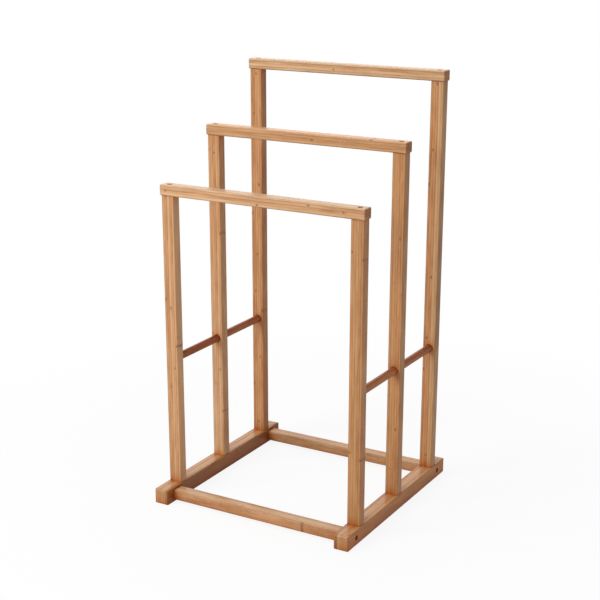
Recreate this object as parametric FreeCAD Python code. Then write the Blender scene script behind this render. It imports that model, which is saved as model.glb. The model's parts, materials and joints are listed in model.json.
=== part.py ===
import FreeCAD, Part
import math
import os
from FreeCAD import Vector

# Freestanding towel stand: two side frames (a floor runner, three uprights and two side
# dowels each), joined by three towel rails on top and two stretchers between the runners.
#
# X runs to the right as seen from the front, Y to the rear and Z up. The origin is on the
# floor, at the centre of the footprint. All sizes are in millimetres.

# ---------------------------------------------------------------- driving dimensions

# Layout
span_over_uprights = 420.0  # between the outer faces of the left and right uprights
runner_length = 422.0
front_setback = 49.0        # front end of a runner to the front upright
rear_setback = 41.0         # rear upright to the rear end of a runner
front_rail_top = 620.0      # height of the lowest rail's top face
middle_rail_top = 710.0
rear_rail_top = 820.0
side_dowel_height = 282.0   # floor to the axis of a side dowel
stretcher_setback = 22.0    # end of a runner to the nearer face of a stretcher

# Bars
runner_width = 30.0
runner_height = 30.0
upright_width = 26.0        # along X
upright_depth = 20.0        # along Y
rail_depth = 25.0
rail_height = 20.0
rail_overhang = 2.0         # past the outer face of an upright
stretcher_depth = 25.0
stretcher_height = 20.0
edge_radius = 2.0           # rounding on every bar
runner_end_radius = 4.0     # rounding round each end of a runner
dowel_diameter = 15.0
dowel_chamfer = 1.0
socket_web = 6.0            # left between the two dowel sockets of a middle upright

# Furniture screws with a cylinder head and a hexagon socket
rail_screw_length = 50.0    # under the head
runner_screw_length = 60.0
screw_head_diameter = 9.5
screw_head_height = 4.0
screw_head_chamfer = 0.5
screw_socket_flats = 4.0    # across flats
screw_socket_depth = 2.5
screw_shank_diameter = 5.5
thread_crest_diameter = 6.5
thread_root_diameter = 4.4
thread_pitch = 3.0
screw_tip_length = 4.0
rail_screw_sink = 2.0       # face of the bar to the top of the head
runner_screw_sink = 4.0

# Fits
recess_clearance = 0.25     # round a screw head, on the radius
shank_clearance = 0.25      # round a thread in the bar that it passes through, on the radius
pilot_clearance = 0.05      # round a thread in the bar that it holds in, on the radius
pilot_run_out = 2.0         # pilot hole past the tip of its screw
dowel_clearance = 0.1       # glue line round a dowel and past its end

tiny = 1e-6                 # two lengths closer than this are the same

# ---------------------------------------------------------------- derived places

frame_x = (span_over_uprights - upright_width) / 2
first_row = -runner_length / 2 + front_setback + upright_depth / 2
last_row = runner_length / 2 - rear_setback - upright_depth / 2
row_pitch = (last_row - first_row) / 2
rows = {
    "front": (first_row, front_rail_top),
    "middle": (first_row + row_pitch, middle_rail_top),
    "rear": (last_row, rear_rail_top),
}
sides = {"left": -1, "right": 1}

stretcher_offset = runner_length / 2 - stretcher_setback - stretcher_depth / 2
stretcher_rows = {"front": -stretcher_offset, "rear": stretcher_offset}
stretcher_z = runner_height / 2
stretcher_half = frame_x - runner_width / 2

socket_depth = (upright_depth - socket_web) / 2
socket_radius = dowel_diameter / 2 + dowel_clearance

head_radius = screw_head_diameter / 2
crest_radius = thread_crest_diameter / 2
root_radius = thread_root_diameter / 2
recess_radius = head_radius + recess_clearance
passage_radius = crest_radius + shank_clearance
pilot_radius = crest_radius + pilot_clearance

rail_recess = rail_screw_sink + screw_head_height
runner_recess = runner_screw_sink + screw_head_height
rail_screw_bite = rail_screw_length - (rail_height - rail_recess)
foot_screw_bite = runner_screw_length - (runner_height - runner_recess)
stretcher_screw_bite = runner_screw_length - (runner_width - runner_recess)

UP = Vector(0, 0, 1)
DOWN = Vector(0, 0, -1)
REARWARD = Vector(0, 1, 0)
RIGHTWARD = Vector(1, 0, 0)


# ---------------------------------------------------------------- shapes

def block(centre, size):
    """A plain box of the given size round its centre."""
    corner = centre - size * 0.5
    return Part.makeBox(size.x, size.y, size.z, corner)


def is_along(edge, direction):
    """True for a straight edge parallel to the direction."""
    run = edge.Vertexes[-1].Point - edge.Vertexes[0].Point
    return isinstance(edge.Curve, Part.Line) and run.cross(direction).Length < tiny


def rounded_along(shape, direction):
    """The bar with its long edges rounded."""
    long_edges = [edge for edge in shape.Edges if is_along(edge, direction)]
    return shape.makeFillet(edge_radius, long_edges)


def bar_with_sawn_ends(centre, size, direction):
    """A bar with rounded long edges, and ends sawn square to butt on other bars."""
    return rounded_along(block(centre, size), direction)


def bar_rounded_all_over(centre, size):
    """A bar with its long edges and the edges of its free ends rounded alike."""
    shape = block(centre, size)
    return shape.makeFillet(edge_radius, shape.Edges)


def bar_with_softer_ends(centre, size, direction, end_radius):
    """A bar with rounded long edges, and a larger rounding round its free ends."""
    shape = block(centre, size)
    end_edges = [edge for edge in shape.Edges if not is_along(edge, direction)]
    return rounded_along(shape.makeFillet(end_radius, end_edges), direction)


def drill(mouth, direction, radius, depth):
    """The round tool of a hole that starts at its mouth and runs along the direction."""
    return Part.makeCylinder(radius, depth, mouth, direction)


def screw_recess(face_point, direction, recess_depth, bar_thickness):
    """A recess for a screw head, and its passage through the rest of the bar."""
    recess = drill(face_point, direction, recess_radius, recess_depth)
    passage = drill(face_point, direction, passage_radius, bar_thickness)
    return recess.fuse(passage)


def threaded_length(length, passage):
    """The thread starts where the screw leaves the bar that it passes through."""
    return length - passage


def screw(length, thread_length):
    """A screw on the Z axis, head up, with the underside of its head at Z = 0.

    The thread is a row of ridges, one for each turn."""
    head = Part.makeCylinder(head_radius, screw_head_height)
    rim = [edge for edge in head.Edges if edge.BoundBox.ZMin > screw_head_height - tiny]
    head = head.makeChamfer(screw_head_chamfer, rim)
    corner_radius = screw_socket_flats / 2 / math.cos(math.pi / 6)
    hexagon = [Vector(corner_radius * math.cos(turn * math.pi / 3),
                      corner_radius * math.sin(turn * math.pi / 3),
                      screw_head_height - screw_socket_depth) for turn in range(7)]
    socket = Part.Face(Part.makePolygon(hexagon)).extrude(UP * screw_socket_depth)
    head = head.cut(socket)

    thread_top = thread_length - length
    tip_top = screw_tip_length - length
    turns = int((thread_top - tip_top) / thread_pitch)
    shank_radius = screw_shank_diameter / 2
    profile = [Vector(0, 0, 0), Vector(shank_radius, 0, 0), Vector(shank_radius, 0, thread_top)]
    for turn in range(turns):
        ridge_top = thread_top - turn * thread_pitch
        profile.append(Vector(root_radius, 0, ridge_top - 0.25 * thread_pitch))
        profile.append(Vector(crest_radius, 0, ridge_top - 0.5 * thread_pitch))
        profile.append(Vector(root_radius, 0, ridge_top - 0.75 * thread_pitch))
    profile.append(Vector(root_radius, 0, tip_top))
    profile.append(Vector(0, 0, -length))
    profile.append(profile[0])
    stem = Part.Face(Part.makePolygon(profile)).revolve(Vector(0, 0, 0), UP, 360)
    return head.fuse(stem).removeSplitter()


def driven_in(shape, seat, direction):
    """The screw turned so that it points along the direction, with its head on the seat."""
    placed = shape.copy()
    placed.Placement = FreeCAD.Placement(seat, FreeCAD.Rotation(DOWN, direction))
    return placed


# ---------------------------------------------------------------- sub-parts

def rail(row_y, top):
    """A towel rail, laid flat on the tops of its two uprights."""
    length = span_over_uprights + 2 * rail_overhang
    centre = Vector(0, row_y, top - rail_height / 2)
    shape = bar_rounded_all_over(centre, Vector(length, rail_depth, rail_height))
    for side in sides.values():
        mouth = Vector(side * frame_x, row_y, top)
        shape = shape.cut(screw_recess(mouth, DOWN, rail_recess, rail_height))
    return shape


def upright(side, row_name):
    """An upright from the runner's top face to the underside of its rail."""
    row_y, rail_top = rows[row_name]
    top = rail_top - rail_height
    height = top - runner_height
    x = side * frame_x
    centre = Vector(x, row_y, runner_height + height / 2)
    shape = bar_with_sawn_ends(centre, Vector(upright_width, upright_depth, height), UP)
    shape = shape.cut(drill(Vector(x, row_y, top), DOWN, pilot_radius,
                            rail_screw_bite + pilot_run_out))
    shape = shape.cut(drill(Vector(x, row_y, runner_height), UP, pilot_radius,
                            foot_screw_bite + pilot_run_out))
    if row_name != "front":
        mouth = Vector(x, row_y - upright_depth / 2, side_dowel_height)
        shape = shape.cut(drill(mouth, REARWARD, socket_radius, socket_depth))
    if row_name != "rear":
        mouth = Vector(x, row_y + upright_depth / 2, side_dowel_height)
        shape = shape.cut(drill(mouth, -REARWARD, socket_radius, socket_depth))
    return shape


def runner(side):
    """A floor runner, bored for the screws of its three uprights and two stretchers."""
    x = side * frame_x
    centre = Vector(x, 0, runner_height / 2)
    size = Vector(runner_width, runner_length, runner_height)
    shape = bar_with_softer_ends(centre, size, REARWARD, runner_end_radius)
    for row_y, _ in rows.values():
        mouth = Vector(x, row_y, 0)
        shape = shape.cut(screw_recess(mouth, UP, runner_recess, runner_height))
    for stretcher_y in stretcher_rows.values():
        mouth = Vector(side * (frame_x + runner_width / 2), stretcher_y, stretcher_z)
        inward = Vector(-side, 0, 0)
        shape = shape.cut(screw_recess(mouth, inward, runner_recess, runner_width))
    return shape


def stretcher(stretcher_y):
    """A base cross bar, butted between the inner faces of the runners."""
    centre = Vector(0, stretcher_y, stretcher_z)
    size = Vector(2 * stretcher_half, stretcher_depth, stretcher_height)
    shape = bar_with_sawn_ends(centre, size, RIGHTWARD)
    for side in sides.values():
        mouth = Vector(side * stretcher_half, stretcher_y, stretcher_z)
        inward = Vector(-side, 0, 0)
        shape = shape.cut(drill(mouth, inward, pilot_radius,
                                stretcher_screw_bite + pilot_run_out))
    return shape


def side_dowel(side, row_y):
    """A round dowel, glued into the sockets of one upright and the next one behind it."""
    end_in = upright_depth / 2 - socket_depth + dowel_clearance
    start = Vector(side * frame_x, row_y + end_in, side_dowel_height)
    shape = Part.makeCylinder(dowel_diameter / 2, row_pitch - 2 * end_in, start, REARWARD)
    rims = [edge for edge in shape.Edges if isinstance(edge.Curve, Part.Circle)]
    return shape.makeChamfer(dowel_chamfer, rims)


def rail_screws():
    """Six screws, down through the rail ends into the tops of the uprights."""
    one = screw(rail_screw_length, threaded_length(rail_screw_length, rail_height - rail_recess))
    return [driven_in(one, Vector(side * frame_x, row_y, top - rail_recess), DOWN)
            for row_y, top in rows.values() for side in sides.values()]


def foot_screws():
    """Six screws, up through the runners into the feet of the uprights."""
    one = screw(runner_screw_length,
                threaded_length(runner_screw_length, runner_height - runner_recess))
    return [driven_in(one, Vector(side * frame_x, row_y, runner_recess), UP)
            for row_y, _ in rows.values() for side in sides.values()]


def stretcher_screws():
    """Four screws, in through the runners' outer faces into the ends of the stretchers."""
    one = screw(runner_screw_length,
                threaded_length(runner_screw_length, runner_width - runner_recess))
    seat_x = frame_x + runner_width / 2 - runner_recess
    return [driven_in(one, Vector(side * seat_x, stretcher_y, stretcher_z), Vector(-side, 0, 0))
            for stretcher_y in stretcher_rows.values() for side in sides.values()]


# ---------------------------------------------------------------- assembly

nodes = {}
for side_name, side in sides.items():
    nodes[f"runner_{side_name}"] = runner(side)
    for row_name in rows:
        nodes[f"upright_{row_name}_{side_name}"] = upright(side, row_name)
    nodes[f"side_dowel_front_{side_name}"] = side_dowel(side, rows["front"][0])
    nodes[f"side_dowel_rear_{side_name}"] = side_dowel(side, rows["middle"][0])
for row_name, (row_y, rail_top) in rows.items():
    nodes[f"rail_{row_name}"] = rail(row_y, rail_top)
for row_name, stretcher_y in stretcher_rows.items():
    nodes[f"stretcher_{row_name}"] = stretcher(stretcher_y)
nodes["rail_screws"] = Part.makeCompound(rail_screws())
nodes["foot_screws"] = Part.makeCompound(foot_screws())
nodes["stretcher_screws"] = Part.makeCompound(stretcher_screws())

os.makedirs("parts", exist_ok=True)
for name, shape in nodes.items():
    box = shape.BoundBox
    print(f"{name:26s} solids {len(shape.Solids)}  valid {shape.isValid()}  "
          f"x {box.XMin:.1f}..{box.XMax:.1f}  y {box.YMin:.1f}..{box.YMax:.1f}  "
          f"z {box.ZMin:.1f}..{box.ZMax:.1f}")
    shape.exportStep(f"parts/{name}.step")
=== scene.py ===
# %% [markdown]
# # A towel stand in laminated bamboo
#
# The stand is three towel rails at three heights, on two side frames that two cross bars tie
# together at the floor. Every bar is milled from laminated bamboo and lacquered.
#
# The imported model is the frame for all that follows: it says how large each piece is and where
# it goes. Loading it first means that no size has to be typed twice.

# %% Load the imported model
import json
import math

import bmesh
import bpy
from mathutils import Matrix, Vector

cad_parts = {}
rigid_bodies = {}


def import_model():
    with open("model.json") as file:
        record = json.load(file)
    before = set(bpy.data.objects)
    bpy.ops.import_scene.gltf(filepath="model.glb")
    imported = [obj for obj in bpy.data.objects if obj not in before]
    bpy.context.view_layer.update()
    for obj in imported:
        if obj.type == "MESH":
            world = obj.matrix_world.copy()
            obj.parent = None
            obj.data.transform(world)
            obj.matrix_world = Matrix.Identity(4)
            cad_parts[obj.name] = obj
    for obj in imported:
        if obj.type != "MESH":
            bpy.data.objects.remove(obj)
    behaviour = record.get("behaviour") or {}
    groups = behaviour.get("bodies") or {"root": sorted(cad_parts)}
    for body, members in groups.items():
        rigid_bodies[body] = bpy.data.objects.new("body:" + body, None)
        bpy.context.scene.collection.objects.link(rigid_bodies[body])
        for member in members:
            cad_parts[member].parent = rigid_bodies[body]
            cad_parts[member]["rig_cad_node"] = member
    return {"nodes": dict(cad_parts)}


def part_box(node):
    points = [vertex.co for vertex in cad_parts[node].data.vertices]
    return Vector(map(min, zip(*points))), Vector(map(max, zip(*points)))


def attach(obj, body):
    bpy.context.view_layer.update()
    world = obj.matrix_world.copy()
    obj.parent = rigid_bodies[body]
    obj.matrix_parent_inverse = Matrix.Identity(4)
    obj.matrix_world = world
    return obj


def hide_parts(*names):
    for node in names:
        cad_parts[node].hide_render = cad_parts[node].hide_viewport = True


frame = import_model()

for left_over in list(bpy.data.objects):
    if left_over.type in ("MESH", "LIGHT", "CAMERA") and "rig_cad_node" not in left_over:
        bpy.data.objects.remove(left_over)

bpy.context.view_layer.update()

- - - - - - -

CHALLENGE
Using the listing above, pull out all lines that hold the word "copy".

SOLUTION FOR THIS TASK
    placed = shape.copy()
            world = obj.matrix_world.copy()
    world = obj.matrix_world.copy()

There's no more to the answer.